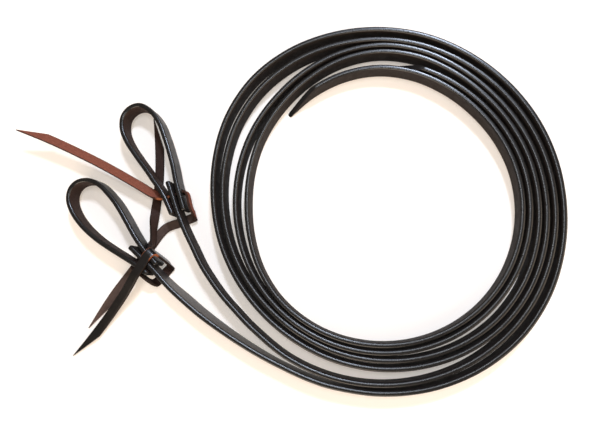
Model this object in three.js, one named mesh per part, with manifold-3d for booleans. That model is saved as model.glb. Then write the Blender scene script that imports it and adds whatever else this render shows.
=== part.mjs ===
// A pair of leather split reins, coiled side by side and standing on edge, in millimetres, +Z up.
//
// Each rein is one long flat strap. Its bit end lies between the two ends of a short strap that is bent
// into a water loop, and a lace passes through slots in the three layers, wraps under the rein and
// leaves two long tapered tails. Rein A is the inner one of the pair and rein B the outer one.

import * as THREE from 'three';
import { mergeVertices } from 'three/addons/utils/BufferGeometryUtils.js';
import Module from 'manifold-3d';

const wasm = await Module();
wasm.setup();

// ---- Driving dimensions -------------------------------------------------------------------------

const STRAP_WIDTH = 16;
const STRAP_THICK = 4;
const STRAP_BEVEL = 0.7;
const LACE_WIDTH = 7.5;
const LACE_THICK = 2;
const LACE_BEVEL = 0.3;

const SLOT_HEIGHT = LACE_WIDTH + 0.6;
const SLOT_LENGTH = 3.8;
const SLOT_REACH = 30;
const END_CUT_LENGTH = 30;
const TAPER_LENGTH = 28;
const SPLIT_GAP = 0.4;

// The wedge that cuts an end on a slant passes its edges by the spare, and is that many thicknesses deep.
const SLANT_SPARE = 1.5;
const SLANT_DEPTH = 3.6;

// The laces lie on the floor under the tied ends, which are that much higher than the coil.
const KNOT_LIFT = LACE_THICK + 0.6;
const LACE_FLOOR = LACE_THICK / 2 + 0.1;
const SLOT_Z = KNOT_LIFT + STRAP_WIDTH / 2;
const CREST_Z = KNOT_LIFT + STRAP_WIDTH + LACE_THICK / 2 + 0.4;

const COIL_CENTRE = [84, 1];
const COIL_STEP = 15;
const KEY_STEP = 45;

const REIN_STEPS = 124;
const LOOP_STEPS = 44;
const KNOT_STEP_LENGTH = 2.2;
const TAIL_STEP_LENGTH = 5.6;

const UP = new THREE.Vector3(0, 0, 1);

// ---- Tied ends: where each slot is, and the plan angle from it towards the loop -------------------

const KNOT_A = { slot: [-81.3, 8.5], angle: 110.5 };
const KNOT_B = { slot: [-106.2, -41.5], angle: 137.8 };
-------
_Brief_. Write out the whole listing again. Match it word for word.

_Result of this task_.
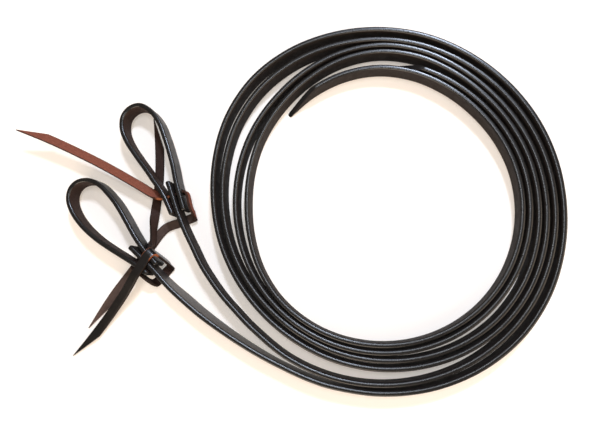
Model this object in three.js, one named mesh per part, with manifold-3d for booleans. That model is saved as model.glb. Then write the Blender scene script that imports it and adds whatever else this render shows.
=== part.mjs ===
// A pair of leather split reins, coiled side by side and standing on edge, in millimetres, +Z up.
//
// Each rein is one long flat strap. Its bit end lies between the two ends of a short strap that is bent
// into a water loop, and a lace passes through slots in the three layers, wraps under the rein and
// leaves two long tapered tails. Rein A is the inner one of the pair and rein B the outer one.

import * as THREE from 'three';
import { mergeVertices } from 'three/addons/utils/BufferGeometryUtils.js';
import Module from 'manifold-3d';

const wasm = await Module();
wasm.setup();

// ---- Driving dimensions -------------------------------------------------------------------------

const STRAP_WIDTH = 16;
const STRAP_THICK = 4;
const STRAP_BEVEL = 0.7;
const LACE_WIDTH = 7.5;
const LACE_THICK = 2;
const LACE_BEVEL = 0.3;

const SLOT_HEIGHT = LACE_WIDTH + 0.6;
const SLOT_LENGTH = 3.8;
const SLOT_REACH = 30;
const END_CUT_LENGTH = 30;
const TAPER_LENGTH = 28;
const SPLIT_GAP = 0.4;

// The wedge that cuts an end on a slant passes its edges by the spare, and is that many thicknesses deep.
const SLANT_SPARE = 1.5;
const SLANT_DEPTH = 3.6;

// The laces lie on the floor under the tied ends, which are that much higher than the coil.
const KNOT_LIFT = LACE_THICK + 0.6;
const LACE_FLOOR = LACE_THICK / 2 + 0.1;
const SLOT_Z = KNOT_LIFT + STRAP_WIDTH / 2;
const CREST_Z = KNOT_LIFT + STRAP_WIDTH + LACE_THICK / 2 + 0.4;

const COIL_CENTRE = [84, 1];
const COIL_STEP = 15;
const KEY_STEP = 45;

const REIN_STEPS = 124;
const LOOP_STEPS = 44;
const KNOT_STEP_LENGTH = 2.2;
const TAIL_STEP_LENGTH = 5.6;

const UP = new THREE.Vector3(0, 0, 1);

// ---- Tied ends: where each slot is, and the plan angle from it towards the loop -------------------

const KNOT_A = { slot: [-81.3, 8.5], angle: 110.5 };
const KNOT_B = { slot: [-106.2, -41.5], angle: 137.8 };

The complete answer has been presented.